P.T.S.D
May is Mental Health Awareness. As we wrap up the month I want to take a few minutes to give an update on my very own mental state.
The Short Story
In April, 2022 I was involved in a motor vehicle collision after I left my office and was on a route I take on a regular basis downtown. Halfway to my destination, a young female riding a Moped Scooter struck the side of my work truck in my blind spot. I didn't see the actual collision, but I definitely heard it and shortly after I slowed down to pull over, It felt that I had driven over a speed bump. Once I stopped and checked out the situation and heard from witnesses, the impact cause her to slide underneath my work truck and that was the speed bump that I had felt. She would eventually succumb to her injuries.
The aftermath
Initially that whole day I seemed to have alot of adrenaline. I was still trying to process what had just happened, or even figure out how it happened. A few hours later after they finished up the police investigation, I returned back to my office to fill out some statements and went home for the rest of the day. I stopped going to work. It wasn't until a few days after the accident I realized that I had a problem. I didn't feel like my normal self. I was starting to have mood swings, nightmares and flashbacks. I couldn't sleep. I couldn't drive, nor did I want to drive anymore. During the next month I started to see the effects that the accident also had on my family. They were very much affected by this as I was. Certain things that didn't bother me before were being harder for me to deal with. I could no longer enjoy being around crowds or gatherings without developing anxiety or stress.
Getting Help
Around June I started looking around for mental health providers. Being off from work I thought it would be able to find one immediately, but it was no easy task. As a federal government employee many couldn't see me because of certain conditions. But I kept trying, and by the end of July I eventually found a psychiatrist willing to take me in even though he was booked out for several months. We made it work. He would see me every week on his lunch break until a open spot became available. There were even times I would see him on holidays. He believes in me and has been more of a friend than a doctor. I was diagnosed with post traumatic stress disorder. Over the next several months he taught me ways to better understand my condition and gave me tools to help me get back on the right track. The ultimate goal is getting back to work and to be able to drive again. He has made himself available to me 24/7. It's currently a work in progress. Whereas some days I have are good and some days are down right bad. But we're getting there. Things are getting better.
Conclusion
Mental health can happen to anyone of us regardless of age, gender or race. It can happen just out of nowhere. I would be lying if said I wasn't a little hesitant to get help early on proceeding the accident. I didn't want anyone to think I was a weirdo seeing a shrink. But I found out that it's the complete opposite. I wasn't myself anyway. So I gave it a shot and I'm really glad that I did. I was finally able to return back to work last February in limited capacity and will be full capacity very soon. I am driving again and trying my best to be a better person than I was before. If you or someone you know is struggling with mental illness, reach out to someone willing to listen. Someone willing to understand the feelings you have. Unfortunately not everyone will be considerate or understand unless it has happened to them personally. I'm an example of that, simply because I'm a big guy with tattoos, there might have been some that had a hard time believing I was truly suffering inside. It would be more concerning if i didn't feel any emotion at all. The truth is I would be a total piece of shit if I didn't have any care in the world after that day.
Helpful Links
findtreatment.gov/: The confidential and anonymous resource for people seeking treatment for mental and substance use disorders in the U.S. and its territories.

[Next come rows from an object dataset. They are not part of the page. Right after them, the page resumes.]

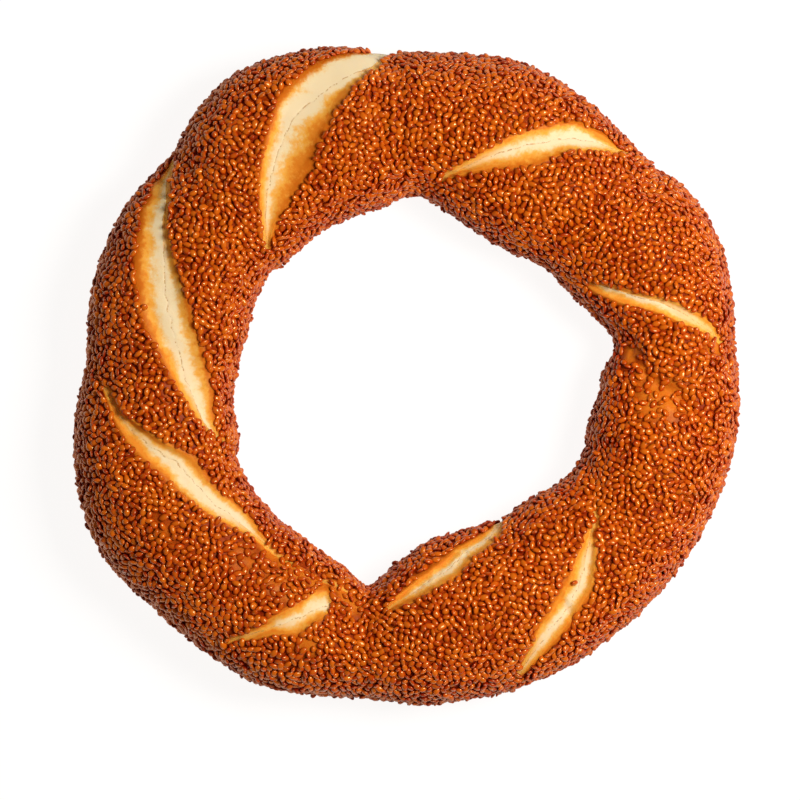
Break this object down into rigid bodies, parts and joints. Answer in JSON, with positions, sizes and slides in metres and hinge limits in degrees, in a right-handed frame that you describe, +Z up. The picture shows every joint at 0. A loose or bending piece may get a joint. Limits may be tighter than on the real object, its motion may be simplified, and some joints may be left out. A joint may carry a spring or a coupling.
{
  "type": "twisted sesame bread ring",
  "caption": "Ring-shaped bread made from a two-strand twist of dough, coated all over in toasted sesame, with pale splits along the seams and a wide open middle.",
  "frame": {"origin": "centre of the footprint of the whole ring, on the flat baked underside", "axes": "+Z up out of the top crust, +X across the ring's longest span; the corner where the rope ends were joined is on the -Y side of the hole"},
  "size_m": [0.19, 0.187, 0.0353],
  "materials": {
    "sesame_crust": "satin",
    "split_dough": "matte"
  },
  "bodies": {
    "root": {"bread_ring": "sesame_crust"}
  },
  "joints": []
}
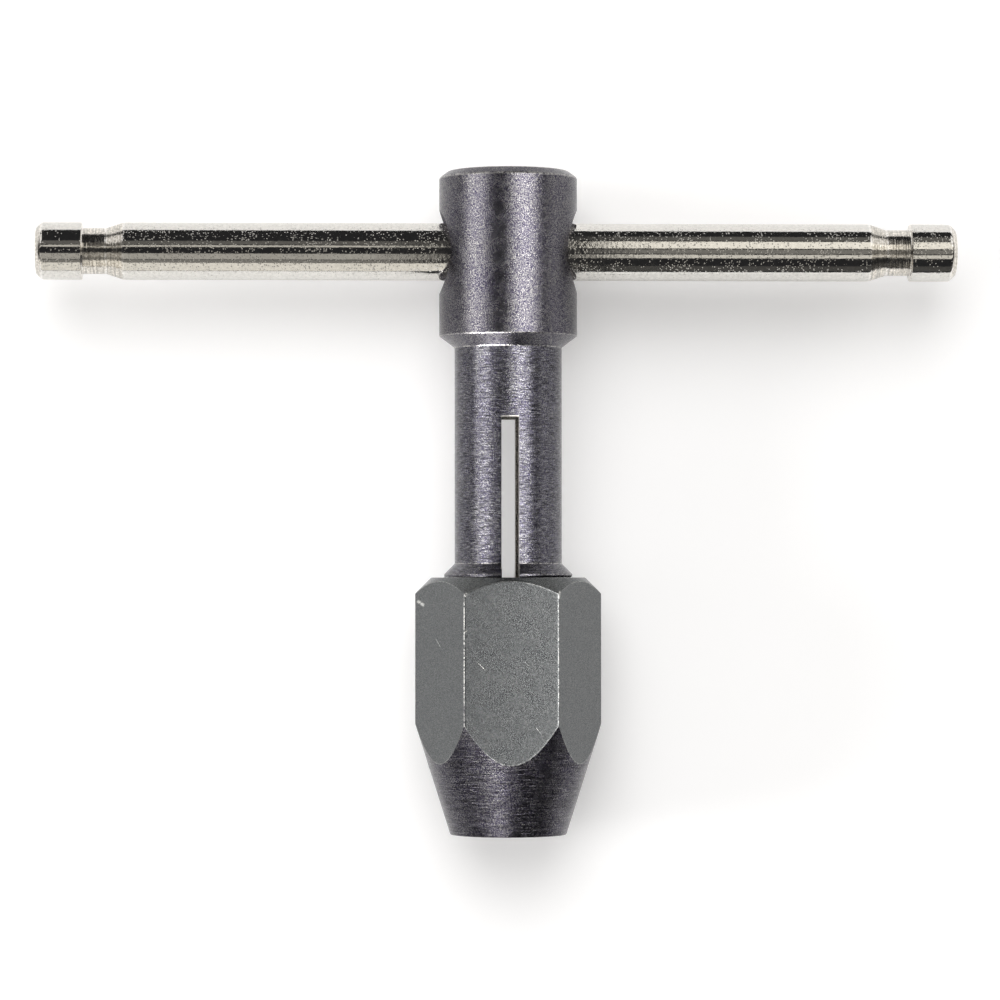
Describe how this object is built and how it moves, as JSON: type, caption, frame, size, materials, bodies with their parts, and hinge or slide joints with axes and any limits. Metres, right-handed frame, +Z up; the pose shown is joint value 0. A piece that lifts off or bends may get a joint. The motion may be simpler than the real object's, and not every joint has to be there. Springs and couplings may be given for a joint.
{
  "type": "tap wrench",
  "caption": "Sliding T-handle tap wrench: steel body with a slotted end, hexagon chuck nut that closes two vee jaws on a tap's square shank, and a grooved handle rod.",
  "frame": {"origin": "middle of the chuck nut's lower hexagon flat, on the surface that the wrench lies on, straight under the wrench's axis", "axes": "+Y runs along the wrench's axis from the nut's nose to the head, +X along the handle rod, +Z up"},
  "size_m": [0.127, 0.0915, 0.0223],
  "materials": {
    "blued_steel": "satin blued steel with a purple-grey cast and fine turning marks",
    "nut_steel": "mid-grey matte hexagon flats, dark purple-black turned taper, bright worn edges",
    "hardened_steel": "ground, hardened",
    "jaw_steel": "hardened, dark grey",
    "spring_steel": "drawn wire",
    "nickel_plate": "bright nickel plate with small pits",
    "ball_steel": "polished",
    "screw_steel": "black oxide"
  },
  "bodies": {
    "wrench_body": {"wrench_body": "blued_steel", "detent_ball": "ball_steel", "detent_spring": "spring_steel", "detent_screw": "screw_steel", "jaw_spring_left": "spring_steel", "jaw_spring_right": "spring_steel"},
    "closing_ring": {"closing_ring": "hardened_steel"},
    "chuck_nut": {"chuck_nut": "nut_steel"},
    "jaw_front": {"jaw_front": "jaw_steel"},
    "jaw_rear": {"jaw_rear": "jaw_steel"},
    "handle_rod": {"handle_rod": "nickel_plate"}
  },
  "joints": [
    {"name": "nut_travel", "type": "slide", "parent": "wrench_body", "child": "closing_ring", "axis": [0, 1, 0], "range_m": [-0.00223, 0.00368]},
    {"name": "nut_turn", "type": "hinge", "parent": "closing_ring", "child": "chuck_nut", "pos_m": [0, 0, 0.01115], "axis": [0, 1, 0], "range_deg": [-759, 1251]},
    {"name": "jaw_front_slide", "type": "slide", "parent": "wrench_body", "child": "jaw_front", "axis": [0, 0, -1], "range_m": [-0.00071, 0.00117], "deforming": ["jaw_spring_left", "jaw_spring_right"]},
    {"name": "jaw_rear_slide", "type": "slide", "parent": "wrench_body", "child": "jaw_rear", "axis": [0, 0, 1], "range_m": [-0.00071, 0.00117]},
    {"name": "handle_slide", "type": "slide", "parent": "wrench_body", "child": "handle_rod", "axis": [1, 0, 0], "range_m": [-0.054, 0.057]}
  ],
  "couplings": [
    {"joint": "nut_turn", "follows": "nut_travel", "rad_per_m": 5936.9},
    {"joint": "jaw_front_slide", "follows": "nut_travel", "ratio": 0.31722},
    {"joint": "jaw_rear_slide", "follows": "nut_travel", "ratio": 0.31722}
  ]
}
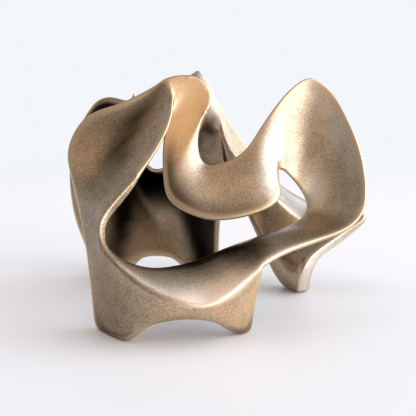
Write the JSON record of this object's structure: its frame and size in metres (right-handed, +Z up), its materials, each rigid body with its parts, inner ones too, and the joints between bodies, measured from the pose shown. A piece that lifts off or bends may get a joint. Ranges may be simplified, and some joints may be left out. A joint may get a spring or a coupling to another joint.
{
  "type": "abstract sculpture",
  "caption": "Abstract tabletop sculpture of one folded metal sheet: a leaf, a pierced wing, a hanging tongue and a back shield, standing on short feet.",
  "frame": {"origin": "centre of the footprint's bounding box, on the surface it stands on", "axes": "+X to the viewer's right, +Y away from the viewer, +Z up; the skirt with its arch faces -Y"},
  "size_m": [0.3422, 0.275, 0.2375],
  "materials": {
    "bronze": "antique bronze, fine sand-cast grain, rubbed bright on the edges"
  },
  "bodies": {
    "root": {"sculpture": "bronze"}
  },
  "joints": []
}
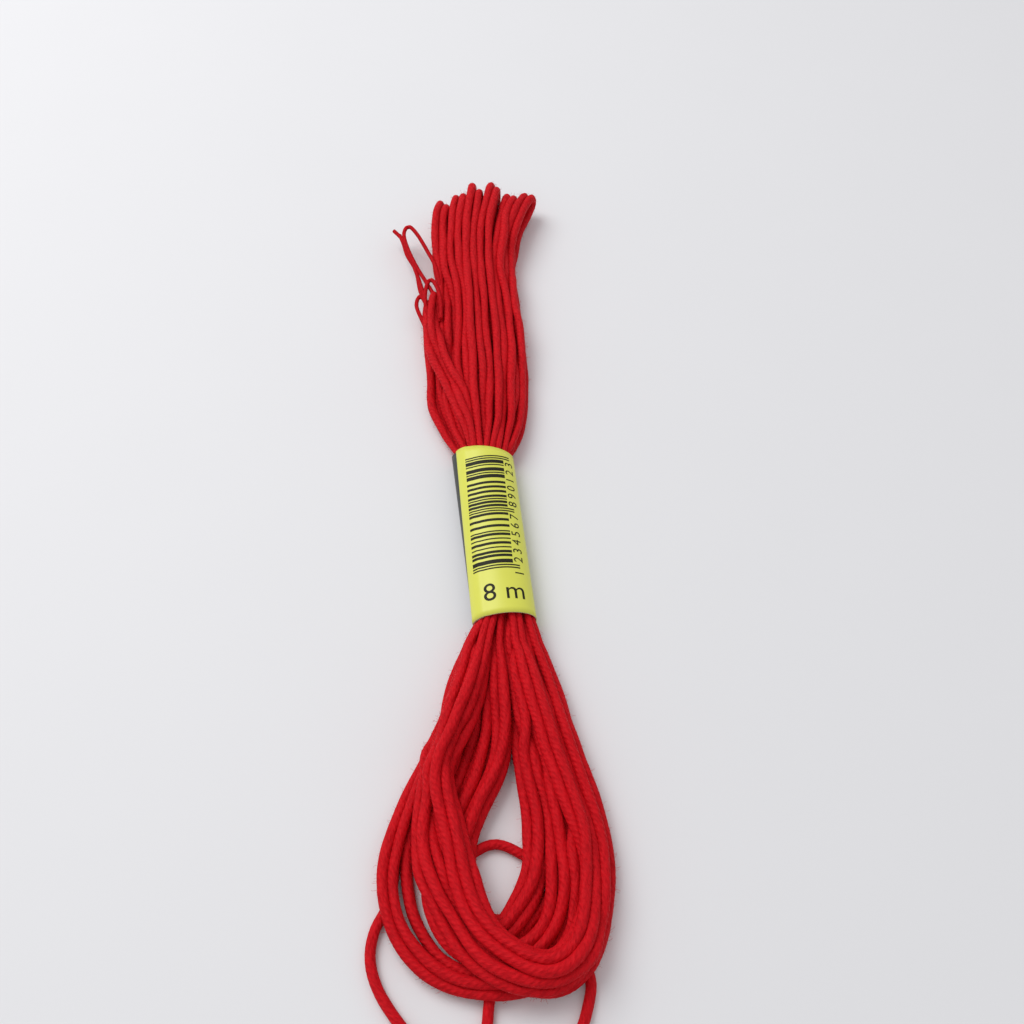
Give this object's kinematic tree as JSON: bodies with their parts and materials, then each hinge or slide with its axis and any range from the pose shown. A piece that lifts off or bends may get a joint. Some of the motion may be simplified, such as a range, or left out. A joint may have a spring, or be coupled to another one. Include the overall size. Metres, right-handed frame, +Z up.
{
  "type": "skein of embroidery floss",
  "caption": "Skein of red cotton embroidery floss lying flat, its near end opened into a loop, with a yellow paper band round its waist.",
  "frame": {"origin": "middle of the skein's box, on the table it lies on", "axes": "+Y along the skein from the open loop to the fan of folded turns, +Z up"},
  "size_m": [0.044, 0.1882, 0.0081],
  "materials": {
    "red_cotton": "matt with a faint mercerised sheen",
    "yellow_paper": "semi-matt printed paper"
  },
  "bodies": {
    "root": {"floss": "red_cotton", "paper_band": "yellow_paper", "loose_turn": "red_cotton", "loose_tail": "red_cotton"}
  },
  "joints": []
}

988 Suicide & Crisis Lifeline: The Lifeline provides 24/7, free and confidential support for people in distress, prevention and crisis resources for you or your loved ones, as well as best practices for professionals in the US.
National Alliance on Mental Illness: A national organization that provides advocacy, education, support and public awareness so all individuals and families affected by mental illness can build better lives.
The Trevor Project: 24/7 crisis support services to LGBTQ+ young people. Text, chat or call anytime to reach a trained counselor.